One night that summer I sat on my bed in my tiny back porch bedroom, windows all around. It was past midnight and a warm rain pelted hard outside. It pounded the windows as a borrowed track of piano music played on my little stereo. Time passed slowly. I remember I could almost hear my heart beating in my chest, suspended somehow between the rise and fall of the music. In that long moment, I could feel the Mystery of my Heart through the music surrounded by the sound of the mid-night summer rain. And then I felt him. My some-day Forever Love was out there, somewhere. I realized in that moment that whereever he was, however many years it would be until I would find him, that I already loved him immeasurably. I sent out my love into the night. I knew he would feel me too. Implusively I ran outside into the rain and spun around, soaked and passionate, arms open to the sky. I laughed and tears of joy melted into the rain on my face. I fell in love with Life--with what it is to be crazy in love; to feel so much, to offer my love because my love is worth offering. I remembered my Wholeness in that moment. I remembered My Dance. Six months later I found him.
Twelve years later I have chosen to open more deeply to My Dance.
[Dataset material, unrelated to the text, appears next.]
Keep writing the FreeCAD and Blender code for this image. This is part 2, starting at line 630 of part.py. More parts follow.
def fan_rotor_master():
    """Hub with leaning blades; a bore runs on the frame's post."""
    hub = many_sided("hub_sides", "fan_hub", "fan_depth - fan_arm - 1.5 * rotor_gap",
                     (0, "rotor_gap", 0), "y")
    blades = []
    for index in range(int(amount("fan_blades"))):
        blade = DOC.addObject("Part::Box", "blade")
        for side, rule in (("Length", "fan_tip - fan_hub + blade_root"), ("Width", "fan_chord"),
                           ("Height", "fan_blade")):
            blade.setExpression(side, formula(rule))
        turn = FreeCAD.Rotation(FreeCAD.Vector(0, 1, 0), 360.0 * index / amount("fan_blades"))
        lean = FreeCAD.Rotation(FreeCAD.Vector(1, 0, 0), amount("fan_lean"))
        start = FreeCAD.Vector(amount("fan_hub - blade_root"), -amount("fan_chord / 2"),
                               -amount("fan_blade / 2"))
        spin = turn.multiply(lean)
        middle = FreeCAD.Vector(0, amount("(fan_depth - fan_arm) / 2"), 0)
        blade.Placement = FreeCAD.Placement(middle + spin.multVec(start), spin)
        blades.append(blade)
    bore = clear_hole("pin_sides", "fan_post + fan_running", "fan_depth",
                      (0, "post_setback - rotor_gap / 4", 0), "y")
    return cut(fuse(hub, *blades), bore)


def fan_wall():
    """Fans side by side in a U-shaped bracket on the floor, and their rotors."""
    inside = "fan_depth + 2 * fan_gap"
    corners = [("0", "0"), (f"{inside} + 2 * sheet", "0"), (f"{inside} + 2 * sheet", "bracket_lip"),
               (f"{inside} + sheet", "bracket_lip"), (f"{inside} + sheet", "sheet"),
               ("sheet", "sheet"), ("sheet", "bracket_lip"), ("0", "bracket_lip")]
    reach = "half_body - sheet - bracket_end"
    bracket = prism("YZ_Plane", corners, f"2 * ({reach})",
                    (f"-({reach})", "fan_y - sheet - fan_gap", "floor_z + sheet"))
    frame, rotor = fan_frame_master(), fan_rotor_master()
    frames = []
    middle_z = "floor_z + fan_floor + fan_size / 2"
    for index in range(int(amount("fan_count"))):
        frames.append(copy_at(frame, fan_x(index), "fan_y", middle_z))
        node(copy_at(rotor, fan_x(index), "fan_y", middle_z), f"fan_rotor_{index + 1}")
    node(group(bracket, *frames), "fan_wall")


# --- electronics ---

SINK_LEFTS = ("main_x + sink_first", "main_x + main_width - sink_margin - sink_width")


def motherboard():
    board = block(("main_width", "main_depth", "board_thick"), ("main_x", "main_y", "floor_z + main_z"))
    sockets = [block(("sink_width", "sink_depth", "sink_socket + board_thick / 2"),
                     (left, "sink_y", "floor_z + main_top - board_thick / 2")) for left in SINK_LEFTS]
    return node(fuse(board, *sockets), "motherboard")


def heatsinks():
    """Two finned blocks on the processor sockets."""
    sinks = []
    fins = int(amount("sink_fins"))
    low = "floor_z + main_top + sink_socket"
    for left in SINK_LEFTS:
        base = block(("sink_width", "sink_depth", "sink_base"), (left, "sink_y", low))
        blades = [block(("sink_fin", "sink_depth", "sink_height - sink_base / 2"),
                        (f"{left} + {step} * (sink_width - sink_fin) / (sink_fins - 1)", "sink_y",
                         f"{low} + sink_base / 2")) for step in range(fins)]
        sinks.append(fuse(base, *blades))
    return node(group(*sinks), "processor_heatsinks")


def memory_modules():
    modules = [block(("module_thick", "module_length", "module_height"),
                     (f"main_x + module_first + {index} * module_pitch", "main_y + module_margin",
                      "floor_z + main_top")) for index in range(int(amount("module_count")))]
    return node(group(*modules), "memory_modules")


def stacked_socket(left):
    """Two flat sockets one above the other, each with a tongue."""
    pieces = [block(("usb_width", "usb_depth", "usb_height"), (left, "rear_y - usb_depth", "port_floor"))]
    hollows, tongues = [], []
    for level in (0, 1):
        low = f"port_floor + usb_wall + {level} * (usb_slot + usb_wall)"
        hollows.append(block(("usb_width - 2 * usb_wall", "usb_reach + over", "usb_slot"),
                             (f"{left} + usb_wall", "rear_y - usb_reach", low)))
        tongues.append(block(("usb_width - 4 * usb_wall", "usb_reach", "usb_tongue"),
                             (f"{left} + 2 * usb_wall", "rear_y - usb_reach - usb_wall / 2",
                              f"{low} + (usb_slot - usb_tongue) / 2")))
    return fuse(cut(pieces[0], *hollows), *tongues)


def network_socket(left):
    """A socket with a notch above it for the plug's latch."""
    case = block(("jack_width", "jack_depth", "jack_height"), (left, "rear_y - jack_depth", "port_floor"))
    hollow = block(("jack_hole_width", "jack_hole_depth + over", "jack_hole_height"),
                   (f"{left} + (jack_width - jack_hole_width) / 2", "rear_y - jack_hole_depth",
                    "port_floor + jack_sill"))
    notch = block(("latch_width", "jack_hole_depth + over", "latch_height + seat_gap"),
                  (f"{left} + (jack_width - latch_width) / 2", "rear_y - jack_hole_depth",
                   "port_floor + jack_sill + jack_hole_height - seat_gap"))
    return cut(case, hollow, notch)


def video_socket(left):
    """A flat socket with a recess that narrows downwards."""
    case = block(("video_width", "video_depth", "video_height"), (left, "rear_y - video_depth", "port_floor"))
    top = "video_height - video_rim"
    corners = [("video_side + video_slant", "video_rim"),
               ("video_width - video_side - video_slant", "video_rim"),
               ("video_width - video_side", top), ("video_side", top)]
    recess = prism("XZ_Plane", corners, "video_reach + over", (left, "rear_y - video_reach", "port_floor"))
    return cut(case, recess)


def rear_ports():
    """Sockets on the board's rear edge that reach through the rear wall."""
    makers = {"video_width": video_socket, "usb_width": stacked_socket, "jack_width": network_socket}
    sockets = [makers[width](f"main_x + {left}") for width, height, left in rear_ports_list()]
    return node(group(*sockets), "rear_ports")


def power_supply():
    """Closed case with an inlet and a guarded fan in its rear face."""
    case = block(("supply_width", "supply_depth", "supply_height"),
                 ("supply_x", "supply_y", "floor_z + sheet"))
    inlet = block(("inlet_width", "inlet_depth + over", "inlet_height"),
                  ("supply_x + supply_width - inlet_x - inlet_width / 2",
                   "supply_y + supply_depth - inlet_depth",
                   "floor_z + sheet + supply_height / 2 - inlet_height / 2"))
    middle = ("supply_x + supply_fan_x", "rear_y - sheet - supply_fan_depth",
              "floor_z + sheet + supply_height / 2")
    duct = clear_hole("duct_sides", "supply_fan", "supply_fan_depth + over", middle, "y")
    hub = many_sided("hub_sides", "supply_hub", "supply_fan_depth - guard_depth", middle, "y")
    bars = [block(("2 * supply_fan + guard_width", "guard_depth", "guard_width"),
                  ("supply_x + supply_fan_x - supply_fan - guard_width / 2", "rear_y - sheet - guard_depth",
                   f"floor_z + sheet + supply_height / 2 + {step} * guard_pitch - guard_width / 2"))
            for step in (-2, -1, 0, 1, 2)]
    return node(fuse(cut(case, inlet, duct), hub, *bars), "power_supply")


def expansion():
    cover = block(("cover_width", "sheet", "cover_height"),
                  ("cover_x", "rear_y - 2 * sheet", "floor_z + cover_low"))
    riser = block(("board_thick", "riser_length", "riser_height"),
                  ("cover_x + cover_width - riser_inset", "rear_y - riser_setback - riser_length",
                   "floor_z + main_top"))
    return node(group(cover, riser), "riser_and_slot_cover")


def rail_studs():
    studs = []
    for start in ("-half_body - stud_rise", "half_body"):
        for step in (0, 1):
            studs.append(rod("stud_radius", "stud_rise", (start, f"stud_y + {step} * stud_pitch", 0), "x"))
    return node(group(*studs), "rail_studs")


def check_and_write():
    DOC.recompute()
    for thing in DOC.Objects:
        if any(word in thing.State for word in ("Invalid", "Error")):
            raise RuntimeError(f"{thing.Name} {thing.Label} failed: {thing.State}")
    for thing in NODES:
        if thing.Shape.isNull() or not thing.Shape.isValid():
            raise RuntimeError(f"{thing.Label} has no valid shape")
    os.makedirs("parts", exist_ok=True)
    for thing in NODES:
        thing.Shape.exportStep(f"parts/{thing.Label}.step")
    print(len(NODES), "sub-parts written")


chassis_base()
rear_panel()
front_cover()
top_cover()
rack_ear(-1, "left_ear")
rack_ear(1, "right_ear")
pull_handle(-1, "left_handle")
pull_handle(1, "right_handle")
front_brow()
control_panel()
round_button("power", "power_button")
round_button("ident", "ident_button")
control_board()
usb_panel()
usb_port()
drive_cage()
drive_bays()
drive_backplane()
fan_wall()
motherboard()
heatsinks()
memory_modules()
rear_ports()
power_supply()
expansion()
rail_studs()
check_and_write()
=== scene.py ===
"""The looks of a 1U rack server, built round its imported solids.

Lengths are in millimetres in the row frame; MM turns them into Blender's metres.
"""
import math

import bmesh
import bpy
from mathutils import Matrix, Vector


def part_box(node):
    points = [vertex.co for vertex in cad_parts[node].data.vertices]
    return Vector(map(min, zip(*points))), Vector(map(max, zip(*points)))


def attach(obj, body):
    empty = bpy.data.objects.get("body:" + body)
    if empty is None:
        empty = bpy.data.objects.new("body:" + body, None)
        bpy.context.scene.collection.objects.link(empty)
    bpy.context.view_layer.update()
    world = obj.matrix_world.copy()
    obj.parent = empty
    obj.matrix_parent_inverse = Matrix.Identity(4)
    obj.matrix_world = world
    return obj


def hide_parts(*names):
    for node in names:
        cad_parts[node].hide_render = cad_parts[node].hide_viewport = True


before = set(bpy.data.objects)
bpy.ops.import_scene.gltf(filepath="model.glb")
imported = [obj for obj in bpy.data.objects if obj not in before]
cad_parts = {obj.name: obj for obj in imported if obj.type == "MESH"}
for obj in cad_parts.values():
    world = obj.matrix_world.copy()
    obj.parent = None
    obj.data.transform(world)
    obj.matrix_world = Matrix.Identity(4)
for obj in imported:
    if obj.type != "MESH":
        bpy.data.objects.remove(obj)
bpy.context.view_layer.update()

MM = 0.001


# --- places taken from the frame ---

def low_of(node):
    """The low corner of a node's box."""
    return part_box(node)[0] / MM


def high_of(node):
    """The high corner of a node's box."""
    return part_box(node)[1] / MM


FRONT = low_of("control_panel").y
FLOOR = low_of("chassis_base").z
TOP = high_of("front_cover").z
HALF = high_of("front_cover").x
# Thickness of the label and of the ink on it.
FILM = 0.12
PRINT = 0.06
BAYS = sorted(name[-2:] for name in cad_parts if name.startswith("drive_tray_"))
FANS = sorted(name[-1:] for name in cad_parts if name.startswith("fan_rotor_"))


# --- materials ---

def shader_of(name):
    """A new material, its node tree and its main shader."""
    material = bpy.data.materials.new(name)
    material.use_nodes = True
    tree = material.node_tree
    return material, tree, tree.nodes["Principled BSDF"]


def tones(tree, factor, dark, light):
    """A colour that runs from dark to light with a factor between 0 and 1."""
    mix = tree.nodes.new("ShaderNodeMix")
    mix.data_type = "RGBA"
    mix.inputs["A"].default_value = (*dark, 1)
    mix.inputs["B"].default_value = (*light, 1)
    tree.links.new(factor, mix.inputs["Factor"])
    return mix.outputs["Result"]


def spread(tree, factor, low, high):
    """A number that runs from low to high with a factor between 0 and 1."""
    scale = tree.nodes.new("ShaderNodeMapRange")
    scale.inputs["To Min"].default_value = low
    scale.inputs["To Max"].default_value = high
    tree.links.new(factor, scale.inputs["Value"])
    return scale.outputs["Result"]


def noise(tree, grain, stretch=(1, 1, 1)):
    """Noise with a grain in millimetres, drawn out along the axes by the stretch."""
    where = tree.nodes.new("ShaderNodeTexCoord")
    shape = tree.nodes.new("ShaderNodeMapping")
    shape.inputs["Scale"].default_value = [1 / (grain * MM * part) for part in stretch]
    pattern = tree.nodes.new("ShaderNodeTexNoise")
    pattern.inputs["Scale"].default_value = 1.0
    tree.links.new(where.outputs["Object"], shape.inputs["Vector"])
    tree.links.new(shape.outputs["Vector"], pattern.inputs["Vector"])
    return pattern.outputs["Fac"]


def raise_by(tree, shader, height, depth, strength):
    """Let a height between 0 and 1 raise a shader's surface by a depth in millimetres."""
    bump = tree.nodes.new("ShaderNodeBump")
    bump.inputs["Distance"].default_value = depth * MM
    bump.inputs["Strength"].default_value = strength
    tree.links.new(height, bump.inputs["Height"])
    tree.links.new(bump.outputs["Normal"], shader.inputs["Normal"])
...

Listening to the call of my heart I begin to learn the steps and the movements of Belly Dance in hopes of finding it. Belly Dance has enchanted me in the ways that it reaches into my Spirit and draws me out playfully and mysteriously; in the ways that it opens the feminine body through slow and sensual movements that awaken the hips and open the chest-- more importantly the heart-- enlivening the creative centers of the body. My dance teacher is a friend, a sweet wise soul who brings a unique gift of magic as she delves into the “Mysteries of the Universe” within her and plays with sweet energies, bringing Her Dance to the world and inspiring others to find theirs. At her workshop we write down a personal goal for Our Dance. I write that I want to “find and feel the connection between my body and my soul and allow for its authentic expression.” My friend plays a slow song that grows in intensity. She plays it three times. Each time, instructed to “free dance” using our emotions to express, I open up a little more. I care a little less about who is looking. By the time the song plays for the third time, I am kicking and spinning with beautiful arm and hand movements. I taste My Dance. But there is still fear. It is ok to be afraid. I am content anyway.
Tonight I hold my love’s sweet head on my chest as we watch a movie together that carries us through a range of emotions. When I feel a lot, I find it deepens my capacity to express and create, as an opening of my heart and a grouding of my center. I can feel this movement as the movie ends and the credits role. A fast-paced song plays and I feel the inner impulse to dance. I ask my love to dance with me. He says no, he doesn’t want to dance, but says he will watch me dance. I stand up and stretch, for a moment thinking about what moves I might incorporate to mesmerize him... And then I completely drop the concept of thought, and I allow my body to connect with the vibrations of the music. And this time, for the first time I stay in the connection. This time, I loose the need to think about the movements, I loose the desire to try to be beautiful and the need for acceptance and I feel total love for my own expression. I feel every step, and every turn, and every movement is already created before it emerges. I allow it to Be, without the judgements of my mind entering in. I feel the joy of being silly and playful. I dance the whole song, in my own perfect motion, breathing heavily and feeling the rush of my soul’s voice pulsing through my arms and down through my feet. As the last note falls, I move in perfect time to the floor, heart wide open, energy fully grounded, knowing that I have just met My Dance, and shared My Dance authentically, for the first time.
Life will call Your Dance to the surface of your imagination. There is no way to avoid it and there is no one form through which Your Dance expresses. Each person hears the echo now and again. Will you know Your Dance when it calls for you again? Will you answer the call?